• [TASK BRIEF]:
Filter for the word "JSON" and keep each matching line.
##########
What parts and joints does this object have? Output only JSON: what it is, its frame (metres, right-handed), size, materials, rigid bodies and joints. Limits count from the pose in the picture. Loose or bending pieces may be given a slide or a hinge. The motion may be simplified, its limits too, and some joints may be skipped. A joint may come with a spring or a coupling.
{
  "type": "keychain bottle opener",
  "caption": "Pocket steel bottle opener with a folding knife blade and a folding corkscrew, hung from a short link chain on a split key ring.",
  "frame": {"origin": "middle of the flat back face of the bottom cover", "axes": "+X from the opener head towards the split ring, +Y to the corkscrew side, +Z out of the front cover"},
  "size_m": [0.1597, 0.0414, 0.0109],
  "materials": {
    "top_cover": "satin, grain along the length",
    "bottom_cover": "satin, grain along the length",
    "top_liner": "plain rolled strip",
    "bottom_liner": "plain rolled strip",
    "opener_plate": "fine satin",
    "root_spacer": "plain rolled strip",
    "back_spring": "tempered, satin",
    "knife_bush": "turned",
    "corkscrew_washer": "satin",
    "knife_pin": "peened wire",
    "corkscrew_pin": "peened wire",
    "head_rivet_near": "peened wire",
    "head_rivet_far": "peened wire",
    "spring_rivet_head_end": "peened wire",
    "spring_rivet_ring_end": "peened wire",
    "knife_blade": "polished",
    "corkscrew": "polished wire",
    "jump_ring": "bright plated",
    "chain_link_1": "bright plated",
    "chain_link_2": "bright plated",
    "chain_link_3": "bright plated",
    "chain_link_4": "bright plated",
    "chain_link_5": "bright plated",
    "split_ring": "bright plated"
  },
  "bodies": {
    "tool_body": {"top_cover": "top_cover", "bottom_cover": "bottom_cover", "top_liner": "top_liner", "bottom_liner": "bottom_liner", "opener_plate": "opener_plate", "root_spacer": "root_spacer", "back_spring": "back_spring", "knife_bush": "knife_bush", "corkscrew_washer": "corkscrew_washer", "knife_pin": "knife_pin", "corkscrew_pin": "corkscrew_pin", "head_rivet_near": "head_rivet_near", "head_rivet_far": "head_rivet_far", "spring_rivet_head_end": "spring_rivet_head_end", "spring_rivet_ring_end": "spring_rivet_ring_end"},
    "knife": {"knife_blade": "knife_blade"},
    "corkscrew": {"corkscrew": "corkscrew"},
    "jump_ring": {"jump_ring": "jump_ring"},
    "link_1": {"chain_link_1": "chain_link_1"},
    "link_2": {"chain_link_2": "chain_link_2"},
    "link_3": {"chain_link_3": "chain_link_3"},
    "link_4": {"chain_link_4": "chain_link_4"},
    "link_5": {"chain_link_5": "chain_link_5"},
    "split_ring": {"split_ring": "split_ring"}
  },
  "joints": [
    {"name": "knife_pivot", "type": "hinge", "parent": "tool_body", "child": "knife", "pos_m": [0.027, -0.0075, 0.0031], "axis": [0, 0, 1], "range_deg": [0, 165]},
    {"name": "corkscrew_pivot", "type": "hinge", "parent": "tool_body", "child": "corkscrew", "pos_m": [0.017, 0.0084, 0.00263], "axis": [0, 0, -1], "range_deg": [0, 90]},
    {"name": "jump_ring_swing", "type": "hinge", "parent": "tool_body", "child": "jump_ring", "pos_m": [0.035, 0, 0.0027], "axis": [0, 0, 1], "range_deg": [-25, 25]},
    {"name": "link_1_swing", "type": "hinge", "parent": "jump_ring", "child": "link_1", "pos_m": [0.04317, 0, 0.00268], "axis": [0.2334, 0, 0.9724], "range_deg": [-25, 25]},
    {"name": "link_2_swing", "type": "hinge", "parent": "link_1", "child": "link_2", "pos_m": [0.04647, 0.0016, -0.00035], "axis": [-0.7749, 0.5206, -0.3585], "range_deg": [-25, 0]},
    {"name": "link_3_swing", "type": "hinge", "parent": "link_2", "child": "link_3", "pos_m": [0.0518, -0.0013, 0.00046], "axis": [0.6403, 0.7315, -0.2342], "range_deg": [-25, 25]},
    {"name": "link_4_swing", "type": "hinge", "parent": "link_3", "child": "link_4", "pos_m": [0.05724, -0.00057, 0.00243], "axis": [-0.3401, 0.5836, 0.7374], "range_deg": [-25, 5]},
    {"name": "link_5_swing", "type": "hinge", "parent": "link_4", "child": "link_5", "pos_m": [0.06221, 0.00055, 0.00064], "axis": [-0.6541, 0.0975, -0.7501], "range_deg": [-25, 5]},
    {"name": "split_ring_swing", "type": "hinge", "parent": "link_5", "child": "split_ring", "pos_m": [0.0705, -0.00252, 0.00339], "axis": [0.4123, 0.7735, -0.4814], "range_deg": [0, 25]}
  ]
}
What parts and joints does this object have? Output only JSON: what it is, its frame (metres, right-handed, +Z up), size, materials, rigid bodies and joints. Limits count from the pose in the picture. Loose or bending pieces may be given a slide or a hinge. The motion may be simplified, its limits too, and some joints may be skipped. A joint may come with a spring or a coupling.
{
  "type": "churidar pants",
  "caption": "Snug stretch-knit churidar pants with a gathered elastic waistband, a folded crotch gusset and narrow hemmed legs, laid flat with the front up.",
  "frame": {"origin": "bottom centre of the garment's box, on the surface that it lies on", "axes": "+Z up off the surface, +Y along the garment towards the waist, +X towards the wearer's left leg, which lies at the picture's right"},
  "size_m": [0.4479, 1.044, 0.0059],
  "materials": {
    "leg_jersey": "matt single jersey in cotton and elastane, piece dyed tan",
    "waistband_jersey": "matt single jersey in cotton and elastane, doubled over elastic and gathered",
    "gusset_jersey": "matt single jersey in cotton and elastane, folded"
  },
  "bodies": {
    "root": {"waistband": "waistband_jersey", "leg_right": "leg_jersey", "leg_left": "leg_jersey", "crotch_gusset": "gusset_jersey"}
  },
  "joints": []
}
##########
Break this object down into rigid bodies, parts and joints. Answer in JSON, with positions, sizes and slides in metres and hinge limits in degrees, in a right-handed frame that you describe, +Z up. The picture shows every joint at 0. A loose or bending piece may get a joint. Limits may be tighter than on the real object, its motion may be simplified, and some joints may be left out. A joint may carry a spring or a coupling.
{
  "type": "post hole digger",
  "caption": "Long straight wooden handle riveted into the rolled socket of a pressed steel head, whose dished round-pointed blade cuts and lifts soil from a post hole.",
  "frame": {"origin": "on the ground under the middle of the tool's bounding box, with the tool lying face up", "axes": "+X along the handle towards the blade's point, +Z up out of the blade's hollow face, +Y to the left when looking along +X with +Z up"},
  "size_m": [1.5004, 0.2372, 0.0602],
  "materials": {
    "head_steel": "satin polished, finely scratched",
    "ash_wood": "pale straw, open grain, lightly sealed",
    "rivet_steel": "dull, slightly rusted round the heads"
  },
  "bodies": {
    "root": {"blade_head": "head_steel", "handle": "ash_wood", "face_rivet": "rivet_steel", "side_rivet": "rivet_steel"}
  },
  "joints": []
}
##########
• [TASK RESPONSE]:
What parts and joints does this object have? Output only JSON: what it is, its frame (metres, right-handed), size, materials, rigid bodies and joints. Limits count from the pose in the picture. Loose or bending pieces may be given a slide or a hinge. The motion may be simplified, its limits too, and some joints may be skipped. A joint may come with a spring or a coupling.
What parts and joints does this object have? Output only JSON: what it is, its frame (metres, right-handed, +Z up), size, materials, rigid bodies and joints. Limits count from the pose in the picture. Loose or bending pieces may be given a slide or a hinge. The motion may be simplified, its limits too, and some joints may be skipped. A joint may come with a spring or a coupling.
Break this object down into rigid bodies, parts and joints. Answer in JSON, with positions, sizes and slides in metres and hinge limits in degrees, in a right-handed frame that you describe, +Z up. The picture shows every joint at 0. A loose or bending piece may get a joint. Limits may be tighter than on the real object, its motion may be simplified, and some joints may be left out. A joint may carry a spring or a coupling.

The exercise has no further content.